Le partage de designs de puces pourrait stimuler le développement des processeurs et améliorer l’expérience sur les smartphones Android. Mais Google pourrait aussi se servir de ce levier pour unifier le fonctionnement des terminaux Android et mettre fin à certaines incompatibilités, chaque fabricant de matériel restant maître de ses appareils et de ses puces. La fragmentation du monde Android contraste avec l'intégration des produits Apple qui développe ses propres puces et propose une expérience cohérente à l’utilisateur. Selon The Information, Google voudrait co-développer les puces afin d’avoir son mot à dire sur les technologies, aussi bien celles des processeurs que celles des appareils photo.
Un grand nombre de technologies de pointe dans les domaines de la réalité augmentée et de la réalité virtuelle pourraient modifier la façon dont on utilise les terminaux mobiles, et selon les analystes, Google voudrait prendre de l'avance dans ces secteurs pour offrir des expériences cohérentes sur tous les terminaux Android. « Si l’on prend le problème d’un point de vue holistique, un contrôle sur le hardware pourrait en effet contribuer à lisser les usages », a déclaré Nathan Brookwood, analyste principal chez Insight 64.
Des partenaires pour développer ces puces
Grâce à ses puces Exynos, Samsung propose déjà des applications de réalité virtuelle dans ses derniers smartphones Galaxy. Qualcomm, Nvidia, MediaTek et d'autres ont aussi développé des GPU qui peuvent gérer du graphique haut de gamme et fournir des expériences AR et VR. Mais à l'heure actuelle, les expériences varient en fonction des matériels. Google pourrait éventuellement baser ses designs de processeurs sur des architectures vendues sous licence par ARM et les puces graphiques pourraient être dotées de capacités AR et VR, mais il faudrait des années pour y parvenir. La firme de Mountain View va donc avoir besoin de partenaires spécialisés dans la conception de puces graphiques.
Pour l’instant, la société a mis une puce Nvidia dans sa tablette expérimentale Project Tango capable, selon Google, de voir le monde en 3D. Mais « le géant du Net n’a pas les coudées franches pour intervenir sur les conceptions de puces faites par des partenaires dont la stratégie consiste à doter les dispositifs de caractéristiques uniques pour mieux les différencier », a expliqué Roger Kay, analyste principal chez Endpoint Technology Associates. Google aura besoin de Samsung - le plus grand fabricant de périphériques Android - comme partenaire s’il veut que les choses bougent dans la conception de puces.

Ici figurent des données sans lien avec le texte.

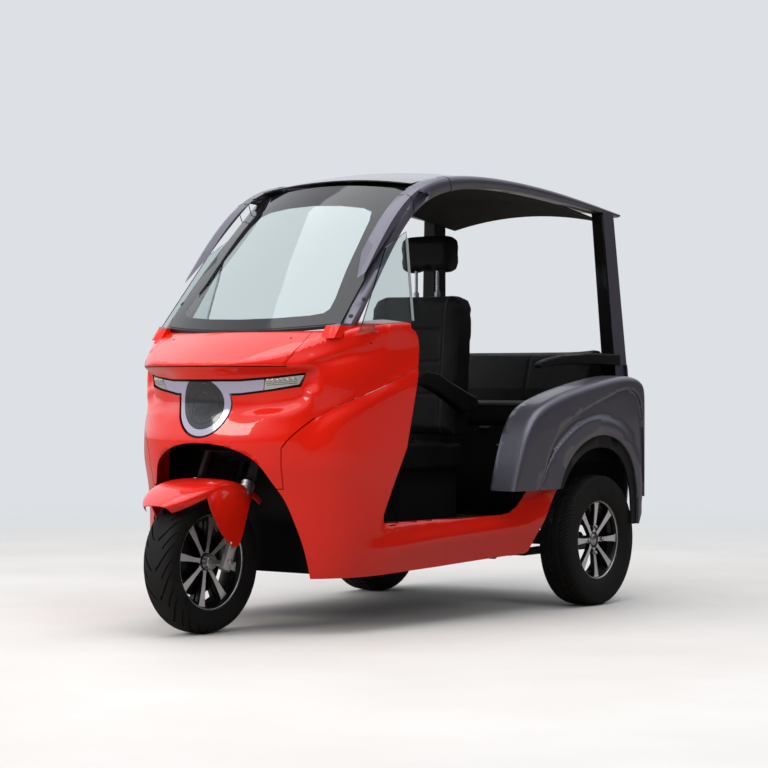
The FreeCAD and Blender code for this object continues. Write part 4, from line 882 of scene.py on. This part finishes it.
# The driver's back and headrest are one solid, cut apart between these two heights
(mesh,) = node_islands("driver_seat_back")
low, high = corners("driver_seat_back")
back_top, head_low, beyond = 1203 * MM, 1268 * MM, 1
stuffed("driver_back_pad", cut_between(mesh, low.z - beyond, back_top), "driver_seat_back", 7 * MM,
        11 * MM, 6 * MM, driver_back_shape)
stuffed("driver_headrest", cut_between(mesh, head_low, high.z + beyond), "driver_seat_back", 6 * MM,
        9 * MM, 5 * MM, stands=False)
post = mm((0.2, -20), (11, -20), (11, 7), (8, 9), (6.4, 9), (6.4, 90), (0.2, 90))
post_x, post_y, post_z = 50 * MM, 405 * MM, back_top - 8 * MM
piece_of("headrest_posts", [turned(post, (x, post_y, post_z), (0, 0, 1), 24)
                            for x in (-post_x, post_x)], fork_alloy)

for number, mesh in enumerate(node_islands("armrests")):
    stuffed("armrest_pad_%d" % number, mesh, "armrests", 5 * MM, 4 * MM, 2 * MM,
            stands=number == 0, pressure=2.0)

# %% [markdown]
# ## Lamp details
# The smoked lens has a dark gasket round it and a reflector bowl that shimmers through. The clear tips hold
# a row of small lights above a stack of fins. All of them are laid on the lamp's curved face by a ray from
# the front, so they follow it.


# %%
def on_face(node, x, z, way=1, lift=0.0):
    """The place at this x and z on the face that looks to the front, or to the rear with way -1."""
    place, normal = touch(node, (x, -1.5 * way, z), (0, way, 0))
    return None if place is None else place + normal * lift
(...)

Un investissement payant à long terme
La puce conçue en interne par la firme de Mountain View pourrait devenir une sorte de modèle de référence, à l’image de ce qui s’est passé avec son ordinateur portable Chromebook Pixel et avec d’autres composants. Mais Google n’a probablement pas l’intention de devenir lui-même un fabricant de puces et entrer dans un marché déjà très concurrentiel où les marges restent faibles. « Les fondeurs peuvent facilement passer à côté ou anticiper trop vite de nouvelles fonctionnalités, comme c’est arrivé par le passé, et il est possible que Google essaye de mieux accorder le développement du hardware avec l’évolution des fonctionnalités », a déclaré Jim McGregor, analyste principal chez Tirias Research.
Le meilleur exemple de cette marche désordonnée est peut-être l’arrivée du 64-bits sur les appareils mobiles. Les fabricants de téléphones ont livré des terminaux 64-bits avant la sortie de la version Android compatible. Et il faut environ deux ans aux fabricants pour ajouter une nouvelle spécification dans une puce. Google peut mobiliser d’énormes ressources pour concevoir des puces ou un hardware, comme il l'a fait pour les serveurs et pour son smartphone Project Ara. Les efforts accomplis par l’entreprise de Mountain View pour apporter de la cohérence à l'écosystème Android devraient finir par payer. « Mais on n’y est pas encore », a déclaré l'analyste Roger Kay.